Commençons par le Jardin d’Eden. Dieu le créa ; y mit ensuite Adam « pour cultiver te sol » et pour nommer tous les animaux. Et voyant qu’Adam avait besoin d’une aide, il forma une femme. Tout leur était permis sauf l’arbre de la connaissance. Ils avaient tout pour vivre « heureux ». Mais Eve choisit de croquer dans la pomme défendue, et la voilà responsable de tous nos maux.
A y regarder de plus près, ce schéma ressemble étrangement à toute structure sociale basée sur une hiérarchie des pouvoirs et des sexes. Un maître tout-puissant, un homme pour le servir, et une femme pour servir l’homme. Adam était-il libre ? Certes pas. Ce fut un pantin, victime de la puissance qui l’avait créé, lui devant obéissance et soumission, et tirant sa seule satisfaction de l’existence d’un être subordonné fait pour lui. Le Jardin
d’Eden était-ce vraiment le Jardin aux Délices ? Un jardin à clôture, contenant un arbre expressément défendu ? Cet arbre étant justement celui qui permettrait à l’homme de devenir, selon la parole même de Dieu, « comme l’un de nous (les dieux) pour la connaissance du bien et du mal ».
Si Eve est coupable, elle est coupable d’avoir voulu savoir, contrairement à Adam qui acceptait d’ignorer. Elle est coupable d’avoir négligé la voix du maître, d’avoir contesté son pouvoir, d’avoir refusé le Verbe, d’avoir essayé de se libérer et de libérer Adam avec elle. Son geste a peut-être entraîné la souffrance, mais il implique aussi la connaissance, donc la liberté, le choix. C’est par son acte à elle qu’Adam peut espérer devenir un Homme. C’est elle qui recherche la vérité, et, si maux il y a, ils nous viennent du maître qui punit cette première rébellion contre lui.7
En guise de conclusion et pour nourrir l’audace de notre méditation qui cherche à voir le vrai visage de la divinité de notre Tradition, une réflexion d’Annie Leclerc :
Une nuit j’ai vécu un moment de panique. J’ai imaginé ce que c’était que Dieu tout seul, avant la création du monde. Je n’ai jamais pu imaginer plus grande horreur.8
1 Bangu est un dieu créateur dans la mythologie chinoise.

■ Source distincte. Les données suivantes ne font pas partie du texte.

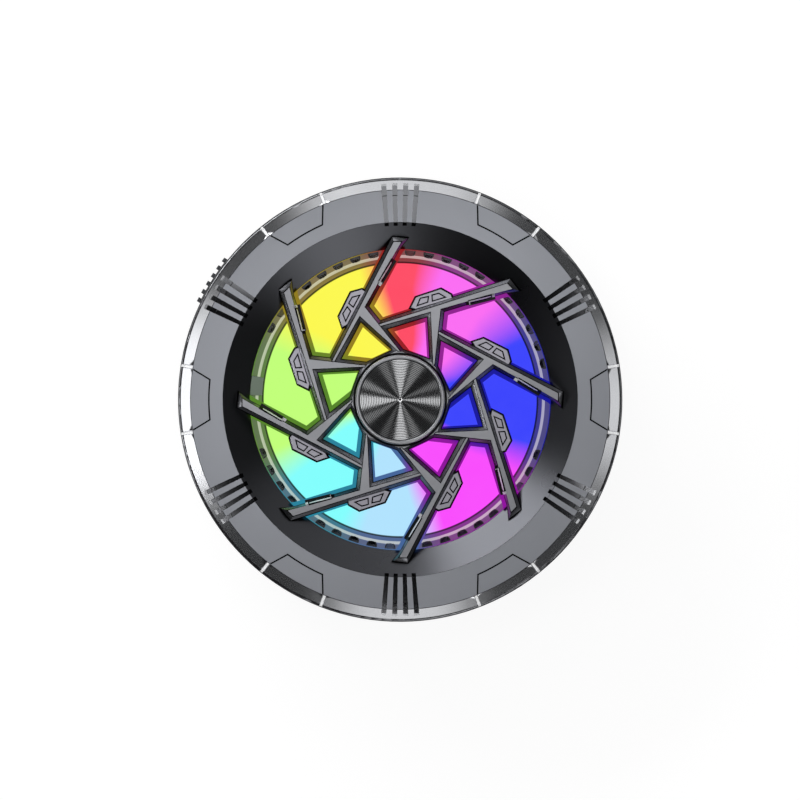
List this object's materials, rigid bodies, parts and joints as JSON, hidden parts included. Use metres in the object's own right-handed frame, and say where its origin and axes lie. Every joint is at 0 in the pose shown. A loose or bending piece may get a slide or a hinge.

2 Vang et Yin représentent le principe mâle et le principe femelle des êtres humains. Mythologie. Encyclopédie illustrée. Paris, Ed. Atlas. 1980. 303p.. p. 59 et p. 64
3 Khnoum, dieu à tête de bélier, qui devint une forme d’Amon.
4 Op. cit., p. 97
5 Op. cit., p.86etp. 87
6 Joël SCHMIOT, Dictionnaire de la mythologie grecque et romaine, Paris, Larousse, 1980, pp.83-84.
7 Mair VERTHUY, ‘Mythes à vendre au rabais », Les Cahiers de la femme, vol. 3, no 2, 1981, pp.78-80.
8 Annie Leclerc, dans une entrevue accordée à Odile TREMBLAY, Châtelaine, février 1986, p. 128.